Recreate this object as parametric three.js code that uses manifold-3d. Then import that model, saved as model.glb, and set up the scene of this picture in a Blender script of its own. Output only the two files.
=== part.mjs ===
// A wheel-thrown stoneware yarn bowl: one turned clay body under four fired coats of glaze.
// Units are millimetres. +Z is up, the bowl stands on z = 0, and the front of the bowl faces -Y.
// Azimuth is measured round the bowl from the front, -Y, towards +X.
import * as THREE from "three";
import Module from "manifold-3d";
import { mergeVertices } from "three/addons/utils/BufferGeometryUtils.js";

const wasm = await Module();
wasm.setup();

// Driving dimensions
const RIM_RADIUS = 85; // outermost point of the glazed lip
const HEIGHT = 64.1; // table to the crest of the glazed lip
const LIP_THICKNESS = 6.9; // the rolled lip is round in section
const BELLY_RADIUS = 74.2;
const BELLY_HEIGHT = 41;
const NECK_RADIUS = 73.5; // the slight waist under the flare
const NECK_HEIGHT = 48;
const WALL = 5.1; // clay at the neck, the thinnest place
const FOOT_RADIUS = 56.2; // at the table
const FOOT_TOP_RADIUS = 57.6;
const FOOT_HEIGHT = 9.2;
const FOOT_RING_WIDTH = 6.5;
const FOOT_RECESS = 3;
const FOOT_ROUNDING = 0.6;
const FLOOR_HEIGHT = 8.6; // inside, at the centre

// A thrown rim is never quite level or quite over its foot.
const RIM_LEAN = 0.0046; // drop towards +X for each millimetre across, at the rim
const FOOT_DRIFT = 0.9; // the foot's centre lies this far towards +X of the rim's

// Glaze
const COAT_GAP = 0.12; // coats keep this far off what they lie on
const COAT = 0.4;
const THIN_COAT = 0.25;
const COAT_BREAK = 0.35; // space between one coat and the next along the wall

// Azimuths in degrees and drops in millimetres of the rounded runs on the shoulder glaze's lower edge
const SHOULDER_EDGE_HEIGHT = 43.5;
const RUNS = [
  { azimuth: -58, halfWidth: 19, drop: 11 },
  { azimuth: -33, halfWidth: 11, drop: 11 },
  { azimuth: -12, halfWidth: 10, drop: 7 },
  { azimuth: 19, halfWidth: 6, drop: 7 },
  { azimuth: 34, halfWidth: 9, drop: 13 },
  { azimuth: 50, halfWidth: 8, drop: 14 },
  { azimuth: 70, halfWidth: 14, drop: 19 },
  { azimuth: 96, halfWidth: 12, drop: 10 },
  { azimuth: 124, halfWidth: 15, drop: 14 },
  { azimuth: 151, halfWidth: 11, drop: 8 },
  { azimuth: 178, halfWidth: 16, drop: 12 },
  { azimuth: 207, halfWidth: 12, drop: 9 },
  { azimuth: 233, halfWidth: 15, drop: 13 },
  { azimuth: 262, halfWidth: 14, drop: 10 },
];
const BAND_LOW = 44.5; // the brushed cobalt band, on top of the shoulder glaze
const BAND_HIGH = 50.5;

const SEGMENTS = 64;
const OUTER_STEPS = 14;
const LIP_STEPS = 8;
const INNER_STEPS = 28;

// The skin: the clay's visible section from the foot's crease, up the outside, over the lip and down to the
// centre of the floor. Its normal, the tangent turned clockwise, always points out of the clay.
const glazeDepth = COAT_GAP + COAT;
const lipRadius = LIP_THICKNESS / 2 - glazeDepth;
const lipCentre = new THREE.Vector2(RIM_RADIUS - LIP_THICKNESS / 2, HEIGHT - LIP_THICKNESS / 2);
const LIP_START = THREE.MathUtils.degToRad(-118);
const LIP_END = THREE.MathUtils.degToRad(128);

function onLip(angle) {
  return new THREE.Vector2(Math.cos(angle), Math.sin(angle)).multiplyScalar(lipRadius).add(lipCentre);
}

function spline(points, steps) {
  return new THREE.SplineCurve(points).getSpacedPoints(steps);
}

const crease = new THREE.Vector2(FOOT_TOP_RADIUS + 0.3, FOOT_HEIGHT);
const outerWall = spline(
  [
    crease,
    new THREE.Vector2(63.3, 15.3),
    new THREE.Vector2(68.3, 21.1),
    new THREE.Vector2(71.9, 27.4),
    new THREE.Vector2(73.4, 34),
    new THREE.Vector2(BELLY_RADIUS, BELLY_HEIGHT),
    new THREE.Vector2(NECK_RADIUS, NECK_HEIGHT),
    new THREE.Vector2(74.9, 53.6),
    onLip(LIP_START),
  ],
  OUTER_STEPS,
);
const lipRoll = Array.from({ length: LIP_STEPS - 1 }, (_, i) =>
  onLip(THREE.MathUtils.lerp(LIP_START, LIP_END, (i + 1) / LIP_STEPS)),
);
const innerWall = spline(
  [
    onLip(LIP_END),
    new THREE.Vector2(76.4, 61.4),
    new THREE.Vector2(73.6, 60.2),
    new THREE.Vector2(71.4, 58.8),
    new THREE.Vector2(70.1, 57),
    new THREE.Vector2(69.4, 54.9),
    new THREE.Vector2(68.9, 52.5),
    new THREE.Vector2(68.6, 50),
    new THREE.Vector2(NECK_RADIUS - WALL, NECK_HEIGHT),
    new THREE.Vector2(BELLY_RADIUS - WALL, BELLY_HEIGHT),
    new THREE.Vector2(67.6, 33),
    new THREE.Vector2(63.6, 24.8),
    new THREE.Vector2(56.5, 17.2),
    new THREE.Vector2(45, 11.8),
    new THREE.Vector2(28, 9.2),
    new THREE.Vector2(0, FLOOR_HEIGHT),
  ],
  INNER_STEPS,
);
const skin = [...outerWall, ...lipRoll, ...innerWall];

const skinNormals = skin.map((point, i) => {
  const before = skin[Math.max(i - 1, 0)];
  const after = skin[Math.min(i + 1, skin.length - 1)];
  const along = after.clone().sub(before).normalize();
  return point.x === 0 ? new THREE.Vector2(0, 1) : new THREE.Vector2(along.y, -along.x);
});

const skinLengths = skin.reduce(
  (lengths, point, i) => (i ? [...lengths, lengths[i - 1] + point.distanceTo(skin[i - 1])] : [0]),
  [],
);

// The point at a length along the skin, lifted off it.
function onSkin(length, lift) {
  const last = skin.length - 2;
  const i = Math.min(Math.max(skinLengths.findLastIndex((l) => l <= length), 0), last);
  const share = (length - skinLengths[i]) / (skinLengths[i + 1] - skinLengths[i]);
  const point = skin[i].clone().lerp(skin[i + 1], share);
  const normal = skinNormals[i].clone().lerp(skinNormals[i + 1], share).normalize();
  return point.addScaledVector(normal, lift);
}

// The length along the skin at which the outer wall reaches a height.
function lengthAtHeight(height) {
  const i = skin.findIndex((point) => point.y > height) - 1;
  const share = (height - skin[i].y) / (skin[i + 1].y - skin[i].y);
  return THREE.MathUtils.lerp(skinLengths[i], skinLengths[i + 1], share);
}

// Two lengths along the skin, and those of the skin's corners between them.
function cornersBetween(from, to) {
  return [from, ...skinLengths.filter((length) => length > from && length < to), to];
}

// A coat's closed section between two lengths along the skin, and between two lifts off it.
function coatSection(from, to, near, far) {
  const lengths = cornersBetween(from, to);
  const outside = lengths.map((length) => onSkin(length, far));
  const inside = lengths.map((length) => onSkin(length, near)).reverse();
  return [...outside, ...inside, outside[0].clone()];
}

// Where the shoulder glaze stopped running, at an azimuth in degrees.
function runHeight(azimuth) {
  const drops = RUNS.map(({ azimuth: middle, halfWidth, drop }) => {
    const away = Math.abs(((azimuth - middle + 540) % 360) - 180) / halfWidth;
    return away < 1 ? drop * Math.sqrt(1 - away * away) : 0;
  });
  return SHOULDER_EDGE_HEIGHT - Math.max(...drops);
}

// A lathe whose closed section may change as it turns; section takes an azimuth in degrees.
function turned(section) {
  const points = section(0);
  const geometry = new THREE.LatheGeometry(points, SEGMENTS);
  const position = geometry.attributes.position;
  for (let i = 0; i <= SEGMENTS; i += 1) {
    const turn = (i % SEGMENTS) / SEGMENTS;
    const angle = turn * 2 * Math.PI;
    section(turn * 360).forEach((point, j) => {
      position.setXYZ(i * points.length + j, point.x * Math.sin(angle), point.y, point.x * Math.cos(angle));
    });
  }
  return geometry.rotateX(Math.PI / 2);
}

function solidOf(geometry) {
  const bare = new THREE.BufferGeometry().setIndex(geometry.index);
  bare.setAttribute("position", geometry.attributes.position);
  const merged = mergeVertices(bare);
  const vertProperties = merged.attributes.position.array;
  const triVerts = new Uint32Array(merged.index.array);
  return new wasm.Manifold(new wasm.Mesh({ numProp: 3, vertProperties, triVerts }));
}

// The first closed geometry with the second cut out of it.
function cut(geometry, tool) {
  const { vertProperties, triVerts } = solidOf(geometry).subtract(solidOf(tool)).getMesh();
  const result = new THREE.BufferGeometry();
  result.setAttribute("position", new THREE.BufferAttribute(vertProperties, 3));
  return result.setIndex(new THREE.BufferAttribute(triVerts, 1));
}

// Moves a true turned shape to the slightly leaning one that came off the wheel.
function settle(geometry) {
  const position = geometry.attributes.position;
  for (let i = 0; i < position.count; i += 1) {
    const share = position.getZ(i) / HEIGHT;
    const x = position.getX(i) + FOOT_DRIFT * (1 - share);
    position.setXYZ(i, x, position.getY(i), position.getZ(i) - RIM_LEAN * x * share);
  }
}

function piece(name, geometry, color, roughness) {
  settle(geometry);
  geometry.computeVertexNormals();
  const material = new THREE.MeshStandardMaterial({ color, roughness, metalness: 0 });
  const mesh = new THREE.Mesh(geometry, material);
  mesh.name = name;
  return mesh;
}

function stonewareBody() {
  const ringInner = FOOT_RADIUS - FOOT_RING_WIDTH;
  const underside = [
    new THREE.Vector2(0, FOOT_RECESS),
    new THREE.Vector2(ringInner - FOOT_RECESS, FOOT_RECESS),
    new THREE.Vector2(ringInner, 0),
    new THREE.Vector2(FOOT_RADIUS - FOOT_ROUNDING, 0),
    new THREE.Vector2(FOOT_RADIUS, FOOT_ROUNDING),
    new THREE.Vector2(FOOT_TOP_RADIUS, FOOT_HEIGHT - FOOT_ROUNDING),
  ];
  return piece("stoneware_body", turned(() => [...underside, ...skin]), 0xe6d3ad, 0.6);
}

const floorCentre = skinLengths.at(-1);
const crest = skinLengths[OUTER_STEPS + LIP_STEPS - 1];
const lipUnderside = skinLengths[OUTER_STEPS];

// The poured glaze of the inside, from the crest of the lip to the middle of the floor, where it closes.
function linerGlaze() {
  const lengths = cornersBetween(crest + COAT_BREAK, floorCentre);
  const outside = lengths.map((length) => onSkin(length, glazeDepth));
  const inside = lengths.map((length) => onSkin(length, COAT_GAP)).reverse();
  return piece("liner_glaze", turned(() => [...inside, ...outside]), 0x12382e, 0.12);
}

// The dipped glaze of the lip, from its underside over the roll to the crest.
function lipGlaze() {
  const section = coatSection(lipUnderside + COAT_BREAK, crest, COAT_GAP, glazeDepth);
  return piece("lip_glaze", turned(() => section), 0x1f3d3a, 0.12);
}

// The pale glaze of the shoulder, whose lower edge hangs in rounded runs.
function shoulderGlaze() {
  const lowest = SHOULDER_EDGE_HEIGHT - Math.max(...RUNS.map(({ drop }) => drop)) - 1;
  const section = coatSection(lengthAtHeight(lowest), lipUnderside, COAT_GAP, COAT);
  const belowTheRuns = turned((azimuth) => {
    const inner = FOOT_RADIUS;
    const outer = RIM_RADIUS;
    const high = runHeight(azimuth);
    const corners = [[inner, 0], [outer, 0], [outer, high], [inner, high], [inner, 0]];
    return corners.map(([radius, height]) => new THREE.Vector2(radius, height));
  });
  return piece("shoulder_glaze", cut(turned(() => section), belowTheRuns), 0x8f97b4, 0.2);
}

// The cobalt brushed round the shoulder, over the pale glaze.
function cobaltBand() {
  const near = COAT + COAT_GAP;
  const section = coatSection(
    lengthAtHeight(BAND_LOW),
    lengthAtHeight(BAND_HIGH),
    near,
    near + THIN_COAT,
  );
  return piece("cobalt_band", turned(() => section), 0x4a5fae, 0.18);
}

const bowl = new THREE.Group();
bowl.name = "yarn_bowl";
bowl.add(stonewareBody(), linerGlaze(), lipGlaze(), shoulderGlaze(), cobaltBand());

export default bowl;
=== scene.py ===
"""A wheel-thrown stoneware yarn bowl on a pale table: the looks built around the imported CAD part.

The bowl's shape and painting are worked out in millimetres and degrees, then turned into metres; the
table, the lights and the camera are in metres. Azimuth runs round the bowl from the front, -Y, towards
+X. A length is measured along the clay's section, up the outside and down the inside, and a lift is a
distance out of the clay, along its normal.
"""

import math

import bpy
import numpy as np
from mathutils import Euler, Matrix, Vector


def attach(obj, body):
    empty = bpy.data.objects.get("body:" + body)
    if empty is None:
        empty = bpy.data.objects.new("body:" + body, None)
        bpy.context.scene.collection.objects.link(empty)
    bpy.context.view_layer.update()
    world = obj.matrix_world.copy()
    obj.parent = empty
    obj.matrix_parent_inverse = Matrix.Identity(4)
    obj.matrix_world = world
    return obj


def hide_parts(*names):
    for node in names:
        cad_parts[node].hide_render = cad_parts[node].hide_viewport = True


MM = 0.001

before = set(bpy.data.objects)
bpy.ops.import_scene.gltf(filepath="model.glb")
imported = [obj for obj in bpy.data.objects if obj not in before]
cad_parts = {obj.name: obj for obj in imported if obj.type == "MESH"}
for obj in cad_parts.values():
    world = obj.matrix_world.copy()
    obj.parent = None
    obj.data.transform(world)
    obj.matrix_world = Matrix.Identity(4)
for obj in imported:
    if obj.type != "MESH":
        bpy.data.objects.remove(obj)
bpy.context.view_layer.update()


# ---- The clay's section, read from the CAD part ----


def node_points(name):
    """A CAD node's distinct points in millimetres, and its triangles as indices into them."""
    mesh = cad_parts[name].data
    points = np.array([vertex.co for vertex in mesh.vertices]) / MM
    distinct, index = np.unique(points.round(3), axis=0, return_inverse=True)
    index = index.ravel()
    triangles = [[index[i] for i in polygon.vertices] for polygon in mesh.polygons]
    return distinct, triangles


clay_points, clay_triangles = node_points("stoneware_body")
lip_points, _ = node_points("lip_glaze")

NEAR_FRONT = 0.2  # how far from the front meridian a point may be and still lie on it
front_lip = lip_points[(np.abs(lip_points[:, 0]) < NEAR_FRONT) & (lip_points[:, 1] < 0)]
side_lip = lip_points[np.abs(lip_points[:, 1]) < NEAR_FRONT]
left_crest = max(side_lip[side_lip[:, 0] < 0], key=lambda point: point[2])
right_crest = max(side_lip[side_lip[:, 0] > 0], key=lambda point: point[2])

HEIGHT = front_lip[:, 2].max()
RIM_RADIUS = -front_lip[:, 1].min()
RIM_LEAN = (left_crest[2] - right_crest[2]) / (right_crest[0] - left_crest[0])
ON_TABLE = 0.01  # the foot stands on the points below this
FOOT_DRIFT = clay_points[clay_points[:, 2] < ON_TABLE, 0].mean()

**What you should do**
Transcribe exactly, and only, the lines beginning at the line containing "const bowl = new THREE.Group();" and ending at the line containing "import math", both inclusive.

**Task answer**
const bowl = new THREE.Group();
bowl.name = "yarn_bowl";
bowl.add(stonewareBody(), linerGlaze(), lipGlaze(), shoulderGlaze(), cobaltBand());

export default bowl;
=== scene.py ===
"""A wheel-thrown stoneware yarn bowl on a pale table: the looks built around the imported CAD part.

The bowl's shape and painting are worked out in millimetres and degrees, then turned into metres; the
table, the lights and the camera are in metres. Azimuth runs round the bowl from the front, -Y, towards
+X. A length is measured along the clay's section, up the outside and down the inside, and a lift is a
distance out of the clay, along its normal.
"""

import math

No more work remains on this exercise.